The military also hopes to undermine Ms. Aung San Suu Kyi in the eyes of the international community, where she is seen as too weak in her defense of the Rohingya. The military has been succeeding in this, even though she has been largely powerless to act, given the legal, constitutional and realpolitik constraints she is facing.
The international community, therefore, faces a dual crisis of its own: First, an enormous humanitarian emergency in Rakhine State. Second, a military strategy manufactured to undermine Ms. Aung San Suu Kyi’s standing at home and abroad, and to pave the way for a return to a form of military rule.
When the United Nations sits down to decide what to do, both these factors must be considered.

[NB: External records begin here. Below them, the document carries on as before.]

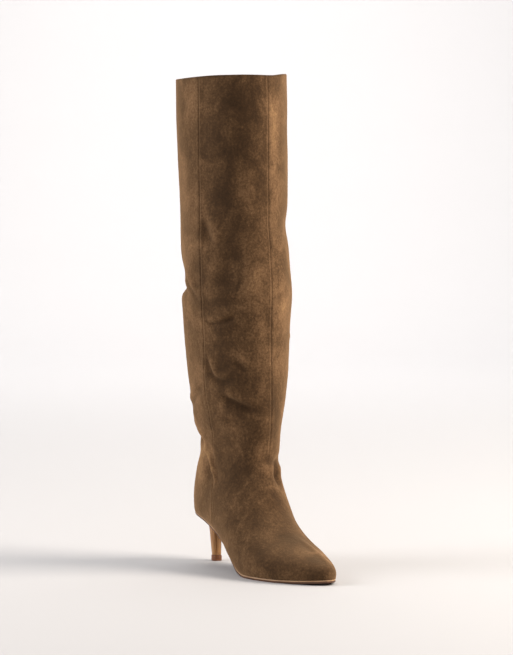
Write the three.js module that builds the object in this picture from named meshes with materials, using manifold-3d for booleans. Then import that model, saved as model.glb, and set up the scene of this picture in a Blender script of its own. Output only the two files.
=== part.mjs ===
// Knee-high boot for the right foot: soft suede upper with a pointed toe, thin sole and slim raised heel.
// Millimetres. +X runs from the heel to the toe, +Y to the inner side of the leg, +Z up, and the floor is Z 0.
import * as THREE from "three";
import { mergeVertices } from "three/addons/utils/BufferGeometryUtils.js";
import Module from "manifold-3d";

const wasm = await Module();
wasm.setup();

// Driving dimensions of the boot, outside sizes unless a name says otherwise.
const footLength = 250;        // back of the counter to the tip of the toe
const ballWidth = 88;          // across the widest part of the forefoot
const instepHeight = 100;      // top of the instep above the floor
const seatHeight = 60;         // underside of the upper at the back of the heel
const seatPitchDegrees = 10;   // slope of the seat down towards the arch
const toeSpring = 3;           // rise of the toe above the tread
const ankleHeight = 219;       // foot of the leg part, above the ankle, at its middle
const backHeight = 525;        // back of the collar above the floor
const collarRise = 6;          // the front of the collar stands this much above its back
const collarWidth = 113;       // side to side at the collar
const wall = 1.8;              // suede with its backing and lining
const seamHeight = 0.5;        // how far a lapped seam stands up
const seamWidth = 3.2;         // across a lapped seam
const frontSeamOffset = 4.5;   // the front seam runs this far to the inner side of the middle
const lastingMargin = 9;       // the upper is turned in this far under the foot
const treadThickness = 3;      // outsole under the ball
const waistThickness = 2.2;    // outsole under the arch and the seat
const soleInset = 0.4;         // the outsole stops this far inside the edge of the upper
const insoleThickness = 2;
const topLiftHeight = 6;       // wearing piece under the heel
const topLiftEdge = 0.6;       // the wearing piece stands out this far round the heel
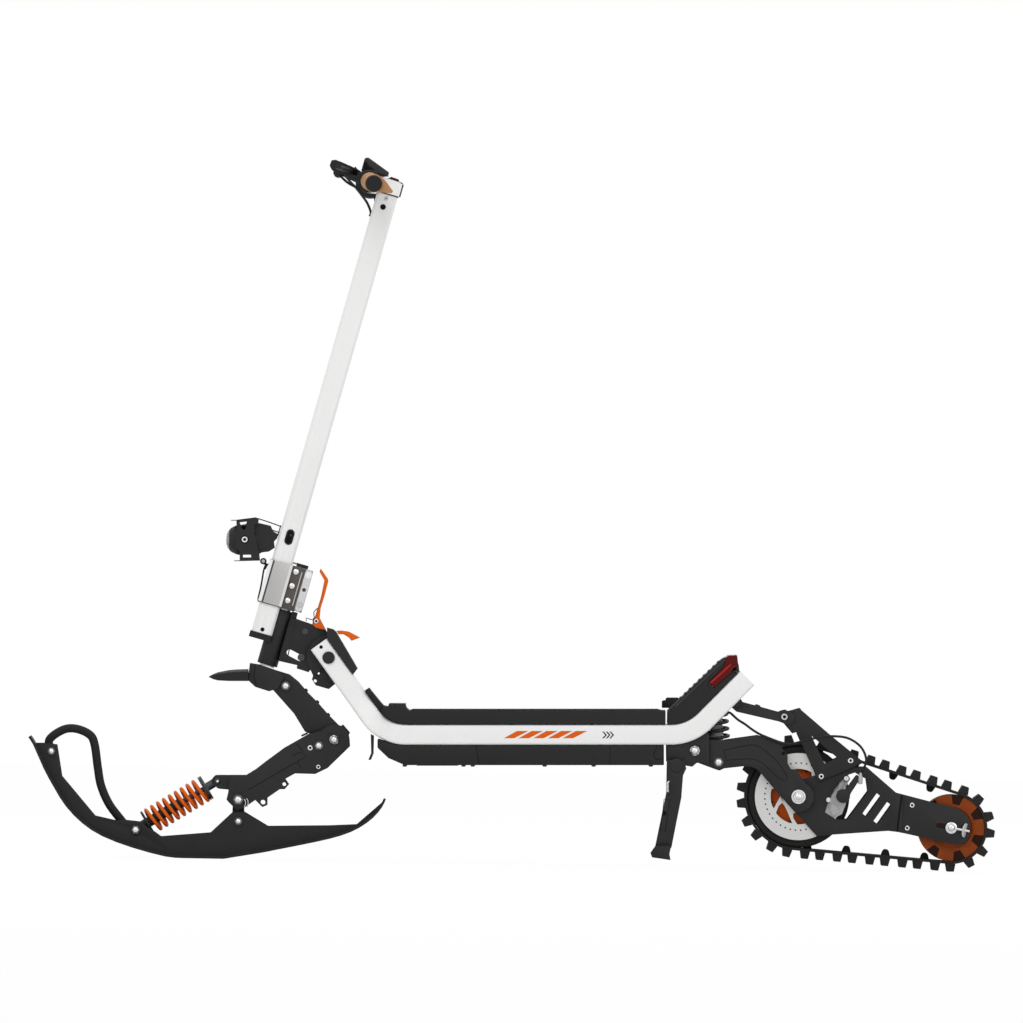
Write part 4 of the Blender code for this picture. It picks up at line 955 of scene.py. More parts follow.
# %% Latch cheeks
def make_latch_cheeks():
    """The latch's outer cheeks and their inner webs."""
    cheek = [(-340, 434), (-329, 431), (-324, 427), (-284, 359), (-292.5, 347.5), (-340, 414.8)]
    piece("latch_cheeks", pair(cheek, 48.5, 50.5), "black_paint", "latch", 0.5)
    web = [(-338, 431), (-330, 428.6), (-326, 424.6), (-287.5, 359.5), (-290, 356), (-336, 421.5)]
    piece("latch_cheek_webs", pair(web, 45.9, 48.6), "black_paint", "latch")


make_latch_cheeks()

# %% [markdown]
# A low ridge runs down the bracket's side, and a gusset braces the bracket against the head
# tube. Both follow straight weld lines, so a strip and a small plate describe them.


# %% Ridge and gusset
def make_ridge():
    """The bracket's ridge and the gusset behind the head tube."""
    ridge = band([(-400, 444), (-413, 378)], 1.6)
    piece("bracket_ridge", pair(ridge, 19.9, 20.5), "black_paint", "front", 0.3)
    gusset = plate([(17, 44.6), (29, 49), (28, 51), (17, 51)], -14, 14)
    piece("tube_bracket_gusset", gusset, "black_paint", "front", 0.4, place=STEERED)


make_ridge()

# %% [markdown]
# Cables, wires and coil springs are round all the way. A row of cylinders would gape at every
# bend. A curve with a round bevel keeps its thickness, so all of them are curves. Every wire
# prints its length.


# %% Wires
def wire(name, points, radius, look, body, stands_for=(), place=DRAW, smoothness=4):
    """A round bar or cable along points in drawing millimetres."""
    curve = bpy.data.curves.new(name, "CURVE")
    curve.dimensions = "3D"
    curve.bevel_depth = radius * MM
    curve.bevel_resolution = smoothness
    curve.use_fill_caps = True
    spline = curve.splines.new("POLY")
    spline.points.add(len(points) - 1)
    for knot, point in zip(spline.points, points):
        knot.co = (*(place @ Vector(point)), 1)
    spline.use_smooth = True
    thing = bpy.data.objects.new(name, curve)
    bpy.context.collection.objects.link(thing)
    length = sum((Vector(b) - Vector(a)).length for a, b in zip(points, points[1:]))
    print(name, round(length), "mm long")
    return dress(thing, look, body, stands_for)


# %% [markdown]
# The orange lever turns on a ringed pin, and a thin wire spring holds it closed. One end of
# the spring stays with the bracket and the other rides on the lever, so each end is a wire of
# its own on its own body.


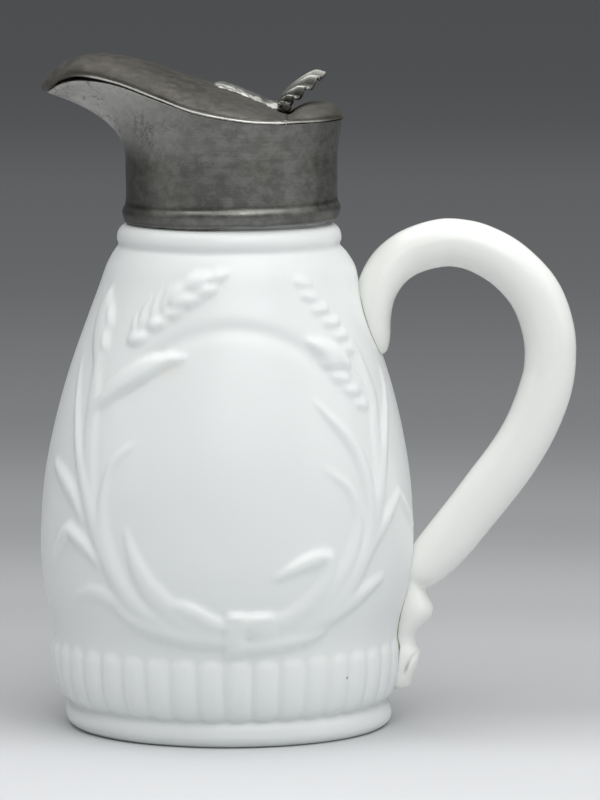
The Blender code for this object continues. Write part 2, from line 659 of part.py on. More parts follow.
def material(name, colour, roughness, metallic):
    """A Principled material."""
    made = bpy.data.materials.new(name)
    made.use_nodes = True
    shader = made.node_tree.nodes["Principled BSDF"]
    shader.inputs["Base Color"].default_value = (*colour, 1.0)
    shader.inputs["Roughness"].default_value = roughness
    shader.inputs["Metallic"].default_value = metallic
    return made


def main():
    """Clears the scene and builds the jug in its own collection."""
    for old in list(bpy.data.objects):
        bpy.data.objects.remove(old)
    glass = material("white_glass", (0.80, 0.83, 0.82), 0.18, 0.0)
    pewter = material("pewter", (0.30, 0.30, 0.28), 0.42, 1.0)
    parts = {
        glass_body(): glass, glass_handle(): glass, collar(): pewter, rear_cover(): pewter, hinge_pin(): pewter,
        lid(): pewter, thumb_lift(): pewter,
    }
    axis = bpy.data.objects.new("hinge_axis", None)
    axis.location = (HINGE[0], 0.0, HINGE[1])
    bpy.context.scene.collection.objects.link(axis)
    for name in ("lid", "thumb_lift"):
        bpy.data.objects[name].parent = axis
        bpy.data.objects[name].matrix_parent_inverse = Matrix.Translation(axis.location).inverted()
    jug = bpy.data.collections.new("molasses_jug")
    tools = bpy.data.collections.new("cutters")
    for folder in (jug, tools):
        bpy.context.scene.collection.children.link(folder)
    for made in list(bpy.context.scene.collection.objects):
        (tools if made.hide_render else jug).objects.link(made)
        bpy.context.scene.collection.objects.unlink(made)
    for made, finish in parts.items():
        made.data.materials.append(finish)
        made.data.shade_smooth()
        made.data.set_sharp_from_angle(angle=np.radians(35))


main()
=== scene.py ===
"""Looks of a white glass molasses jug with a pewter collar, spout and hinged lid.

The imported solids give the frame. This script makes the finely moulded glass with its
wheat wreath and flutes, the applied handle, the aged pewter collar, lid, rear cover and
ribbed thumb-piece, dresses them, and sets up a pale studio with one camera.

Lengths are in metres and angles in degrees. The spout points along -X, the handle
along +X, and the wreath faces -Y and, turned half round, +Y.
"""

from __future__ import annotations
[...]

The Rohingya must be protected as a matter of the highest priority. But so, too, must we stand up for the fledgling democracy in Myanmar. That requires not only demanding that the military end its brutal campaign against the Rohingya, but also not retreating from supporting Ms. Aung San Suu Kyi. And the body formed to carry out the Annan commission recommendations needs more international support.
Ms. Aung San Suu Kyi is no saint; no political leader is. Yet unless the international community focuses on the full dimensions of this crisis, not only will the humanitarian disaster for the Rohingya be prolonged, we will also see the end of democratic rule in Myanmar.
Given this complexity, those analyzing Burma will inevitably disagree about how Aung San Suu Kyi’s response to this military campaign should affect assessments of her character and place in history. Rudd is correct, however, that ultimately what matters is protecting the Rohingya from further crimes against humanity, securing their rights, and strengthening democracy in Burma.